>> start

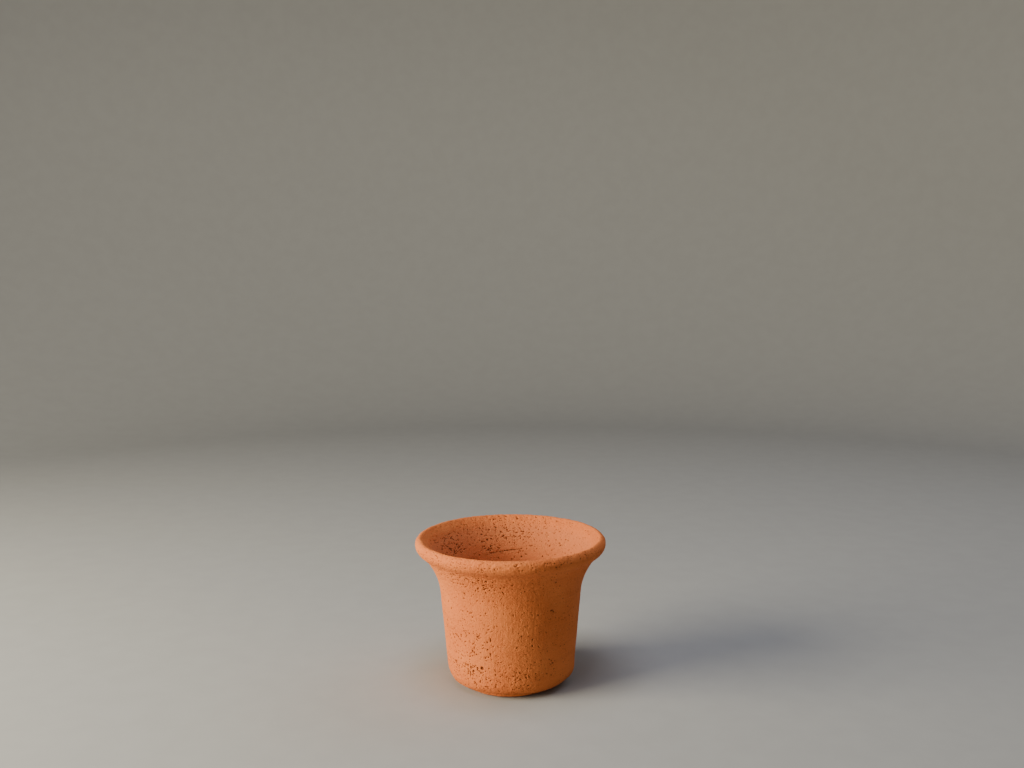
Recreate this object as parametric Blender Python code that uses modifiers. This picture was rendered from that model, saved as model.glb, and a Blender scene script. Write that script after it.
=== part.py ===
"""Flowerpot thrown in terracotta: one piece of fired clay.

The pot is one closed solid of revolution about Z. It stands on z = 0 with its
axis through the origin. A straight wall with a slight taper opens into a
flared mouth, which ends in a rolled bead. The foot's edge is rounded down to a
small step, and a drain hole goes through the middle of the floor.
"""
import math

import bpy

MM = 0.001

# Outside
RIM_RADIUS = 60.0 * MM         # widest point, on the bead
HEIGHT = 93.0 * MM             # ground to the top of the bead
WALL_RADIUS = 39.2 * MM        # straight wall's outer face, carried down to z = 0
TAPER = 0.09                   # growth of the wall's radius for each unit of height
FLARE_START = 58.3 * MM        # height where the wall leaves its straight line
FLARE_REACH = 12.7 * MM        # how far the flare has opened at the bead's centre
BEAD_THICKNESS = 6.8 * MM      # across the rolled lip
BEAD_HEIGHT = 8.8 * MM

# Foot
FOOT_ROUND_WIDTH = 9.0 * MM    # rounding at the bottom of the wall, measured inwards
FOOT_ROUND_HEIGHT = 10.6 * MM  # the same rounding, measured upwards
FOOT_STEP = 1.5 * MM           # how far the rounding ends above the ground
STAND_RADIUS = 30.5 * MM       # edge of the flat face that the pot stands on

# Inside
WALL_THICKNESS = 5.5 * MM
LIP_INSIDE_ANGLE = 132.0       # where the inner face meets the bead, in degrees round it
FLOOR_THICKNESS = 7.0 * MM
INNER_CORNER = 9.0 * MM        # radius between the floor and the inner wall
DRAIN_RADIUS = 8.0 * MM
DRAIN_ROUND = 1.2 * MM         # rounded edges of the drain hole

# Fineness
STEPS = 80                     # flats around the pot
BEAD_POINTS = 6                # points on the bead's outer quarter
LIP_POINTS = 4                 # points on the bead's inner side
FLARE_POINTS = 12              # points from the bead down to the straight wall
CORNER_POINTS = 6              # points on a rounded corner
EDGE_POINTS = 3                # points on a small rounded edge

CLAY_COLOUR = (0.56, 0.21, 0.085, 1.0)
CLAY_ROUGHNESS = 0.95

BEAD_CENTRE_RADIUS = RIM_RADIUS - BEAD_THICKNESS / 2
BEAD_CENTRE_HEIGHT = HEIGHT - BEAD_HEIGHT / 2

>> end

Quote only the stretch of lines that starts the data above and ends with the line containing "DRAIN_ROUND = 1.2", both included.

• Solved problem
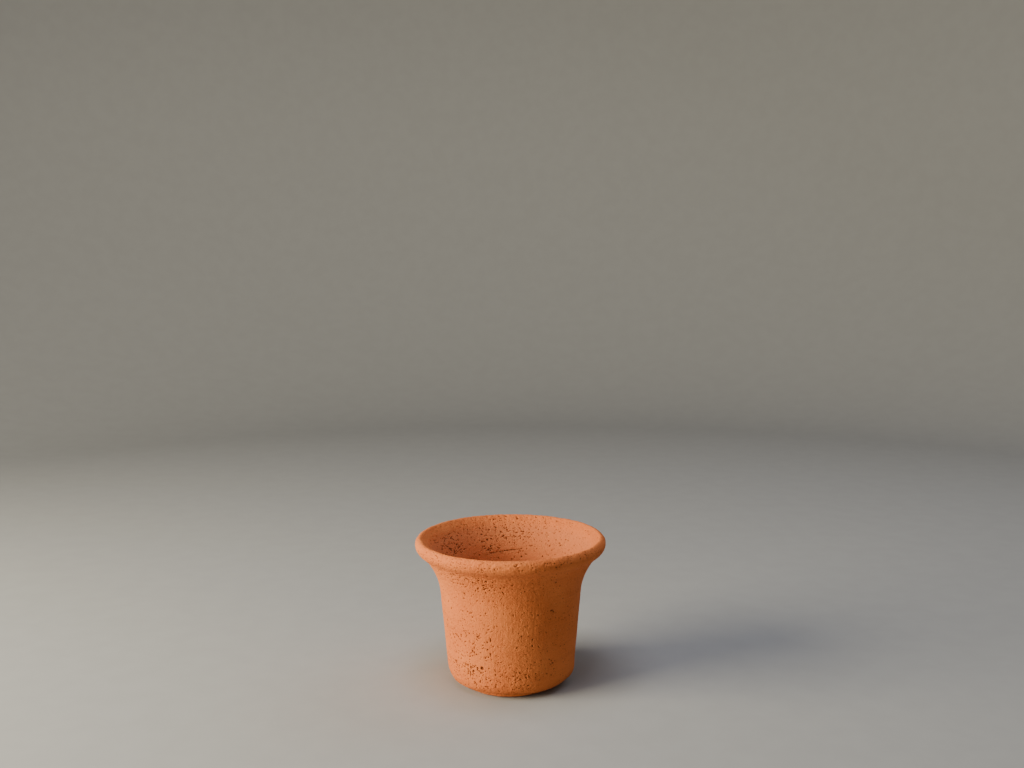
Recreate this object as parametric Blender Python code that uses modifiers. This picture was rendered from that model, saved as model.glb, and a Blender scene script. Write that script after it.
=== part.py ===
"""Flowerpot thrown in terracotta: one piece of fired clay.

The pot is one closed solid of revolution about Z. It stands on z = 0 with its
axis through the origin. A straight wall with a slight taper opens into a
flared mouth, which ends in a rolled bead. The foot's edge is rounded down to a
small step, and a drain hole goes through the middle of the floor.
"""
import math

import bpy

MM = 0.001

# Outside
RIM_RADIUS = 60.0 * MM         # widest point, on the bead
HEIGHT = 93.0 * MM             # ground to the top of the bead
WALL_RADIUS = 39.2 * MM        # straight wall's outer face, carried down to z = 0
TAPER = 0.09                   # growth of the wall's radius for each unit of height
FLARE_START = 58.3 * MM        # height where the wall leaves its straight line
FLARE_REACH = 12.7 * MM        # how far the flare has opened at the bead's centre
BEAD_THICKNESS = 6.8 * MM      # across the rolled lip
BEAD_HEIGHT = 8.8 * MM

# Foot
FOOT_ROUND_WIDTH = 9.0 * MM    # rounding at the bottom of the wall, measured inwards
FOOT_ROUND_HEIGHT = 10.6 * MM  # the same rounding, measured upwards
FOOT_STEP = 1.5 * MM           # how far the rounding ends above the ground
STAND_RADIUS = 30.5 * MM       # edge of the flat face that the pot stands on

# Inside
WALL_THICKNESS = 5.5 * MM
LIP_INSIDE_ANGLE = 132.0       # where the inner face meets the bead, in degrees round it
FLOOR_THICKNESS = 7.0 * MM
INNER_CORNER = 9.0 * MM        # radius between the floor and the inner wall
DRAIN_RADIUS = 8.0 * MM
DRAIN_ROUND = 1.2 * MM         # rounded edges of the drain hole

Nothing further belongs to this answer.